The Southern Conference was a church unit in Southern Kazakhstan and Kyrgyzstan that operated from 1994 to 2000.
Territory and Statistics1
Territory: The Kzylorda, South Kazakhstan, and Zhambyl Regions, and Kyrgyzstan
Membership: 1 783
Origin of Seventh-day Adventist Work in the Territory
Adventists arrived to Central Asia in the late nineteenth century. In 1909, the Turkestan Mission was organized. For information on the origin of Adventist work in South-Kazakhstan and Kyrgyzstan, see the article on that church unit.
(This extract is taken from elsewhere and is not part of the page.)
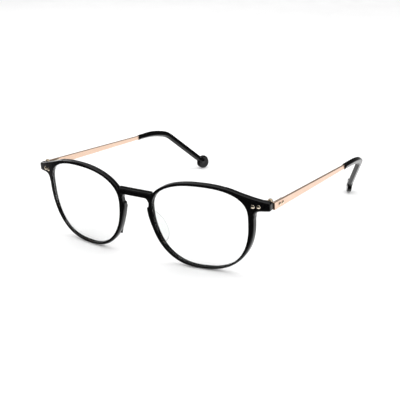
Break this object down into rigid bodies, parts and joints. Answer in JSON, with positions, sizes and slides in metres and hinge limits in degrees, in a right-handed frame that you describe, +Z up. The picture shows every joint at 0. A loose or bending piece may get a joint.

From 1931 to 1980, the church units in the Soviet Union were not listed in the Seventh-day Adventist Yearbook. In 1978 and 1979 the Kirghizian and Kazakhstan Districts were organized, respectively. In 1990 they became conferences.
In 1994, the Kazakhstan and Kyrgyzstan Conferences were reorganized. The southern Kazakhstan regions Kzylorda, Shymkent, and Zhambyl were cut off the Kazakhstan Conference and joined to Kyrgyzstan to become the Southern Conference. The headquarters were moved to ul. Magadanskaya 63, Bishkek. Starting members were 1,026. Initial officers were President Rubin R. Ott, Treasurer A. V. Svoboda, E. G. Belyaeva, V. T. Kirshenman, P. S. Rtischev, and K. K. Shnaider.2
Over the few years that the conference existed, membership nearly doubled, from 1,026 to 1,783.
In 2000 the church units in Central Asia were reorganized. The Southern Conference was dissolved. The Kazakhstan regions3 were assigned to the new Southern Kazakhstan Conference, and Kyrgyzstan was added to the Central Asia Conference.4
List of Presidents
Rubin R. Ott, 1994–2000.
Seventh-day Adventist Yearbook. Hagerstown, MD: Review and Herald Publishing, 1990–2011.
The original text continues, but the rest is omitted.